Secretary: The Secretary will keep minutes of all meetings of the Board of Directors, will be the custodian of the corporate records, will give all notices as are required by law or these bylaws, and generally, will perform all duties incident to the office of Secretary and such other duties as may be required by law, by the Articles of Incorporation, or by these bylaws.

Treasurer: The Treasurer will monitor the fiscal affairs of the corporation, will render reports to the Directors as required by the Board of Directors, and will perform, in general all duties, which may be assigned from time to time by the Board of Directors, including without limitation collection of all dues and other funds of the corporation, and prepare, sign and file all reports to governmental authorities required by law or directed to be filed by the Board of Directors.

Any officer elected or appointed to office may be removed by the Board of Directors whenever in their judgment the best interests of FAPAN and its members will be served. Notwithstanding the above, an officer or agent elected or appointed may be removed by the Board of Directors at any time, with or without cause. Any office or assistant officer or agent, if appointed by another officer may likewise be removed by such officer or by the Board of Directors.

Any officer may resign at any time be delivering written notice to FAPAN. Said resignation shall be effective upon delivery, unless the notice specifies a later effective date and said future date is approved by the Board of Directors.

ARTICLE VII
Meetings

Section 1. Annual Meeting

The annual membership meeting of this organization shall be held on the second (2nd) Friday of January each and every year except if such day be a legal holiday, then and in that event, the Board of Directors shall fix the day of the meeting as the next business day.

The Secretary shall cause to be mailed to every member in good standing at his or her address as it appears in the membership roll book of this organization a notice advising of the time and place of such annual meeting.

A majority of the members entitled to vote, represented in person or by proxy, shall constitute a quorum at a meeting of members and shall be necessary to conduct the business of this organization.

Section 2. Special Meetings

Special meetings may be called from time to time by the Chairperson or at the request of a majority of the current members of the Board of Directors. Notices of such meeting shall be mailed to all members at their addresses as they appear in the membership roll book at least ten (10) days before the scheduled date set for such special meeting. Such notice shall state the reasons that such meeting has been called, the business to be transacted at such meeting and by whom it was called.
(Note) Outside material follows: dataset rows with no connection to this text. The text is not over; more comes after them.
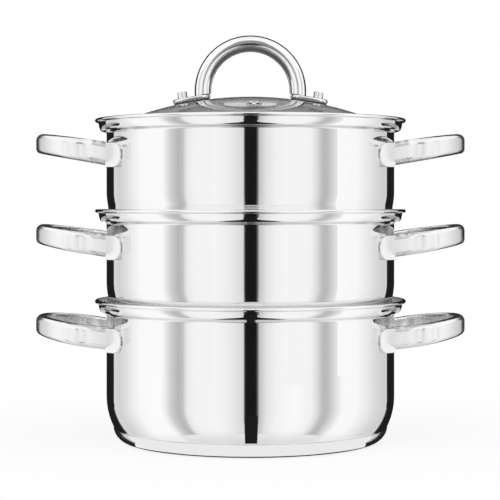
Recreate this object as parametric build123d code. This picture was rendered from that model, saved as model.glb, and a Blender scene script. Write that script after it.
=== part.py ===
from build123d import *
from math import acos, asin, cos, degrees, radians, sin, sqrt
import os

# Three tier steamer pot: a base pot with an encapsulated base, two steamer tiers that stack in
# its rim, and a domed glass lid. Millimetres, +Z up, the origin on the table under the middle of
# the base, the side handles along X and the front towards -Y.

# Sheet and rim, the same on the pot and on both tiers
wall = 0.8
body_radius = 120.8
shoulder_bend = 2.3
ledge_run = 1.2
collar_bend = 2.0
collar_bend_angle = 64
collar_curve = 13.5
collar_curve_angle = 26
lip_reach = 3.0
lip_height = 2.8
lip_root = 0.4
lip_mouth = 1.0

# Heights of the stack
pot_height = 119.0
tier_pitch = 75.5

# Base pot and its encapsulated base
core_thickness = 5.7
cap_wall = 0.6
cap_bend = 14.0
seam_height = 11.8
seam_gap = 0.15
base_bend = 10.5
wall_bend = 55.3
wall_bend_top = 38.0
core_edge = 3.5

# Steamer tier: necked bottom, stacking bead and steam holes
neck_clearance = 0.6
neck_depth = 12.0
tray_bend = 5.0
taper_bend = 60.0
taper_root = 20.0
bead_clearance = 1.0
bead_nose = 1.3
bead_root = 0.6
steam_hole = 3.0
steam_pitch = 18.0
steam_rings = 5

# Side handles, measured out from the wall and down from the lip
handle_root_depth = 2.8
handle_thickness = 8.0
handle_tip_drop = 19.9
handle_tip_height = 16.4
handle_root_drop = 29.45
handle_root_height = 18.5
handle_front_bend = 69.0
handle_front_angle = 50
handle_corner_bend = 26.0
handle_corner_angle = 66.6
handle_arm = 10.07
handle_sink = 11.93
handle_top_land = 0.6
handle_bottom_round = 4.0
handle_inner_round = 2.0
pad_height = 19.8
pad_drop = 31.2
pad_thickness = 1.3
pad_run = 11.4
pad_corner = 9.0
pad_edge = 0.7
pad_sink = 3.0
weld_gap = 0.1

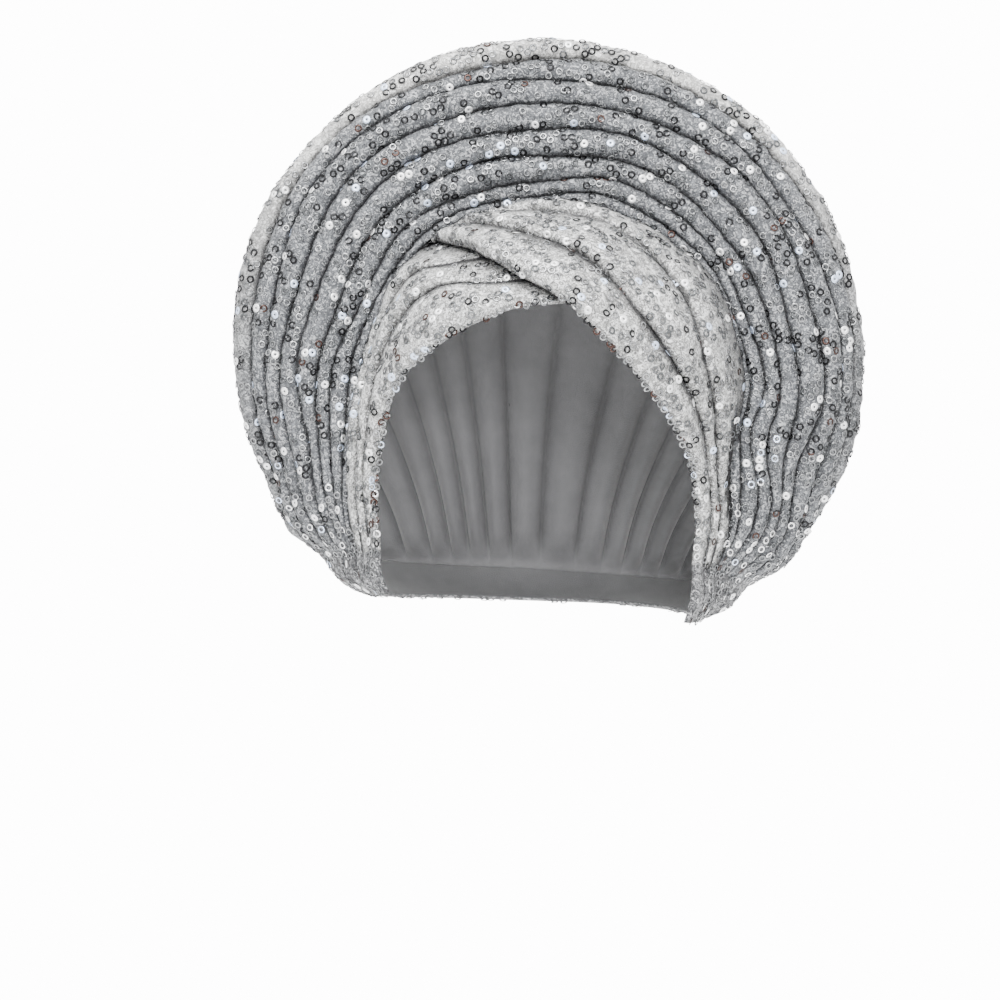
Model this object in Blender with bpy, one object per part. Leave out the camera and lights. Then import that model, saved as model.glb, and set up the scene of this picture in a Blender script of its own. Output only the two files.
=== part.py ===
"""A pre-tied turban cap of sequined cloth, as worn: a pleated halo round the head, two bands that
cross on the forehead, a plain crown behind and a collar that closes the shell round the neck.

Metres, +Z up. The face looks along -Y and +X is to the right as one looks at the face. The origin
is the middle of the head opening, level with the ear lobes.
"""

import math

import bmesh
import bpy
import numpy as np

# Head that the cap is shaped to: its width, its depth, and the heights of brow and crown.
HEAD_WIDTH = 0.142
HEAD_DEPTH = 0.186
BROW_HEIGHT = 0.092
HEAD_TOP = 0.164

# Pleated halo: the radius of its rim, and where its middle lies over the head opening.
HALO_RADIUS = 0.132
HALO_HEIGHT = 0.1095
HALO_SHIFT = 0.0055
HALO_ROOT_DEPTH = 0.029
HALO_DEPTH = 0.033
HALO_LEFT_DEG = -137.0
HALO_RIGHT_DEG = 144.0

# Cloth: its wall, how far pleats and folds stand up, and the gap kept between pieces. A narrow
# fold stands up by no more than ROUNDNESS of its width, and all lie flat near the collar.
CLOTH = 0.0019
PLEAT_RISE = 0.0036
FOLD_RISE = 0.0036
ROUNDNESS = 0.33
END_CALM_DEG = 14.0
END_SPAN_DEG = 26.0
SEAM_GAP = 0.0005
MITRE_TURN = 0.090

# Bands: how far they stand off the head, how deep one dives under the other, and its tuck.
BAND_STAND = 0.0030
CROSSING_STAND = 0.0075
TUCK = 0.010

# Crown behind the halo: how far it runs back at the top before it falls, and how far at the
# sides as a share of its drop. Then the soft gathers above the collar.
CROWN_SWELL = 0.080
CROWN_FULLNESS = 0.60
CROWN_INSET_DEG = 1.0
GATHER_RISE = 0.0022
GATHER_COUNT = 11

# Collar: the half turn left open for the face, and where halo and crown begin on it.
COLLAR_FACE_DEG = 62.0
COLLAR_HALO_DEG = 74.0
COLLAR_CROWN_DEG = 112.0
COLLAR_HEIGHT = 0.020

# Facets round the halo, round a pleat, down the crown and round the collar.
HALO_STATIONS = 44
PLEAT_SEGMENTS = 4
SECTION_STEPS = 181
CROWN_ROWS = 11
COLLAR_STATIONS = 42
COLLAR_ROWS = 4
FOLD_SEGMENTS = 4

# Halo by angle from the top: root and rim as shares of its radius, depth of the rim behind the
# root as a share of the halo's depth, and how squarely the section turns back at the rim.
HALO_SECTIONS = {
    "angle": (-139, -119, -106, -90, -70, -50, -25, 0, 28, 49, 70, 89, 104, 118, 127, 136, 146),
    "root": (0.90, 0.72, 0.63, 0.565, 0.53, 0.50, 0.455, 0.44, 0.46, 0.50, 0.56, 0.60, 0.64,
             0.665, 0.71, 0.80, 0.885),
    "rim": (0.99, 1.0, 1.02, 1.03, 1.03, 1.012, 1.015, 0.998, 0.995, 1.0, 1.007, 1.018, 1.035,
            1.04, 1.033, 1.018, 1.0),
    "depth": (2.1, 1.65, 1.30, 1.08, 1.0, 0.96, 0.93, 0.93, 0.93, 0.96, 1.0, 1.06, 1.2, 1.45,
              1.65, 1.9, 2.15),
    "square": (2.0, 2.2, 2.4, 2.7, 2.9, 3.0, 3.0, 3.0, 3.0, 3.0, 2.9, 2.8, 2.5, 2.3, 2.2, 2.1, 2.0),
}

# Creases between the halo's pleats by angle, as shares of the way out from root to rim. The
# outermost pleat rolls over the rim, and LIP_SHARE of its length lies before a last soft crease.
HALO_CREASES = {
    "angle": (-137, -114, -97, -78, -50, -20, 0, 20, 45, 62, 80, 102, 116, 126, 144),
    "crease_1": (0.12, 0.10, 0.11, 0.06, 0.06, 0.055, 0.052, 0.09, 0.07, 0.05, 0.035, 0.05, 0.05,
                 0.15, 0.14),
    "crease_2": (0.25, 0.25, 0.24, 0.15, 0.16, 0.135, 0.129, 0.20, 0.165, 0.15, 0.11, 0.17, 0.15,
                 0.34, 0.28),
    "crease_3": (0.37, 0.36, 0.36, 0.28, 0.31, 0.285, 0.28, 0.31, 0.30, 0.265, 0.26, 0.31, 0.30,
                 0.48, 0.42),
    "crease_4": (0.50, 0.47, 0.51, 0.434, 0.47, 0.44, 0.434, 0.46, 0.457, 0.445, 0.415, 0.455,
                 0.46, 0.60, 0.56),
    "crease_5": (0.63, 0.64, 0.63, 0.57, 0.63, 0.585, 0.576, 0.60, 0.62, 0.625, 0.606, 0.65, 0.60,
                 0.71, 0.69),
    "crease_6": (0.76, 0.763, 0.74, 0.71, 0.79, 0.735, 0.718, 0.742, 0.755, 0.745, 0.772, 0.80,
                 0.78, 0.84, 0.82),
    "crease_7": (0.88, 0.87, 0.84, 0.828, 0.895, 0.82, 0.848, 0.857, 0.875, 0.867, 0.90, 0.90,
                 0.90, 0.93, 0.92),
}
LIP_SHARE = 0.40
LIP_SEGMENTS = 3

# Upper band, by halo angle: its face edge as a longitude round the head and a share of the
# head's height, its stand-off between band (0) and crossing (1), and its two inner creases.
UPPER_BAND = {
    "angle": (-50, -25, 0, 28, 49, 70, 89, 104, 118, 127, 136, 146),
    "longitude": (-46.5, -24.0, -6.5, 8.7, 17.0, 27.0, 35.5, 46.5, 56.0, 61.5, 64.5, 62.0),
    "height": (0.79, 0.872, 0.817, 0.752, 0.69, 0.617, 0.555, 0.474, 0.395, 0.326, 0.237, 0.11),
    "stand": (0.9, 1.0, 1.0, 0.9, 0.5, 0.1, 0.0, 0.05, 0.1, 0.2, 0.3, 0.3),
    "first": (0.70, 0.78, 0.59, 0.40, 0.31, 0.27, 0.28, 0.31, 0.36, 0.38, 0.40, 0.42),
    "second": (0.85, 0.90, 0.88, 0.75, 0.63, 0.57, 0.54, 0.55, 0.62, 0.66, 0.70, 0.72),
}
NOTCH_DEG = 28.0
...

Section 3. Notice and Mailing

Notice of any meeting may be given in person; by telephone (if oral notice is permitted), telegraph, teletype, or other form of electronic transmission (ie: electronic mail); or by mail, and as provided for in § 617.0141, Fla. Stat. (as amended). For purposes of these Bylaws, the terms “mail” or “mailing” shall mean “e-mail” or “e-mailing” and the term “addresses” shall mean “e-mail addresses” as applicable.

ARTICLE VIII
Dissolution

Corporation shall be dissolved and its affairs concluded by two-thirds (2/3) vote of the Board of Directors. Upon dissolution, all of the property and assets of this Corporation shall be disbursed in accordance with Florida law.

ARTICLE IX
Amendments to Bylaws

These Bylaws may be altered, amended or repealed, or new Bylaws may be adopted, at any meeting of the Board of Directors by affirmative vote of at least two-thirds (2/3) of those members present and voting.